We are moving forward with an idea brought forward by recent alumni to study the school’s climate and record on representation and advancement, both qualitatively and quantitatively. The school has been the subject of two extensive studies in recent years, by the Provost and our field’s accrediting body, but we agree with those who argue that we would benefit from a deep evaluative study focused exclusively on diversity and inclusion. After a number of discussions internally and with alumni leaders to consider how to carry out such a study, we have decided to appoint Lonnie Isabel, our former faculty colleague, to lead an initial consultative and planning process, in the hope that this will identify the strongest possible pathway for such a study. We have committed to Lonnie that he and any teams he assembles to carry out a study will have full independence and that the school will provide any information he and his teams request, within the limits of law, privacy policy and university regulations. The study will be written, edited and published independent of the Seventh Floor, presumably in the first part of 2021, depending on what course is adopted.

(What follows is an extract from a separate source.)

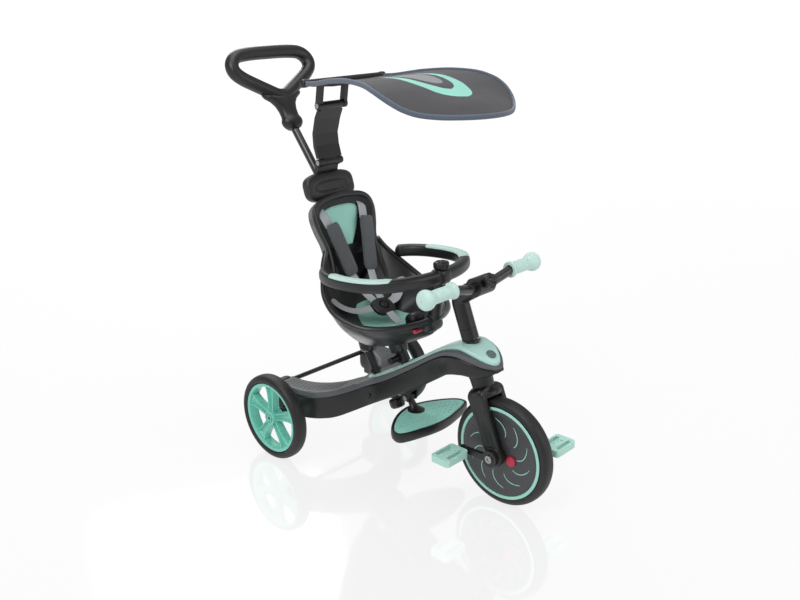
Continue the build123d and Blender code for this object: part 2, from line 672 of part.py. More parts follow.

This summer has revived discourse about the appropriateness of the Thomas Jefferson statue that stands so prominently before the doors of Pulitzer Hall. Some alumni and faculty have demanded that the statue be removed and replaced by a different representation of journalistic values. Sheila and I agree that the time has come to change the symbolic art that fronts our school, and we will use what influence we have this fall to advance that position. The decision belongs to the university, however. The Provost has already convened a consultative group of university faculty and leaders and he has assured us again this week that he will lead a review of problematic symbols at Columbia this fall that will include the Jefferson statue.
Journalism is why we are here. We are fortunate in our faculty leadership and in resources such as the Lipman Center for Journalism and Civil and Human Rights, whose work we are investing in and seeking to expand. This year, we have raised and invested substantial school funding in an upcoming Frontline documentary on voter suppression produced by Professor June Cross, with Professor Jelani Cobb as correspondent, a project supported by investigative reporting by school graduates, led by Kristen Lombardi, which is also being published in major newspapers such as the Milwaukee Journal-Sentinel and USA Today. Fundraising is not easy, but we see this as a model for investment in projects by other faculty and graduates pursuing deep work on migration, racism, inequality and justice, as Columbia Journalism Investigations does today.
The most powerful investment in our values we can make is to continue to expand the talent and diversity of our faculty and school leadership. We are in the midst of a public health emergency and attendant economic crisis that is knocking a big hole in the financial plans of universities and schools like ours. We need to use the resources we have — adjunct faculty, endowed visiting faculty positions — to advance the goals we share, even if it means changing the way we operate. Our record of recruiting underrepresented full-time faculty is a good one, but the pace of overall change is structurally gradual. That means we need to be strategic and thoughtful about every investment we make. We will work in the weeks and months ahead to strengthen our leadership in this way, despite the constraints; more on that soon.
We are grateful for the activism and commitment to the values and best interests of the J-School that has characterized the petitioning and discussions of this summer. We hope that energy and ambition will be sustained through what will no doubt be a very busy and unusual academic year. We pledge to do our part to keep this work at the forefront of our priorities. And we are counting on your ongoing participation in a process of open feedback and continual suggestions.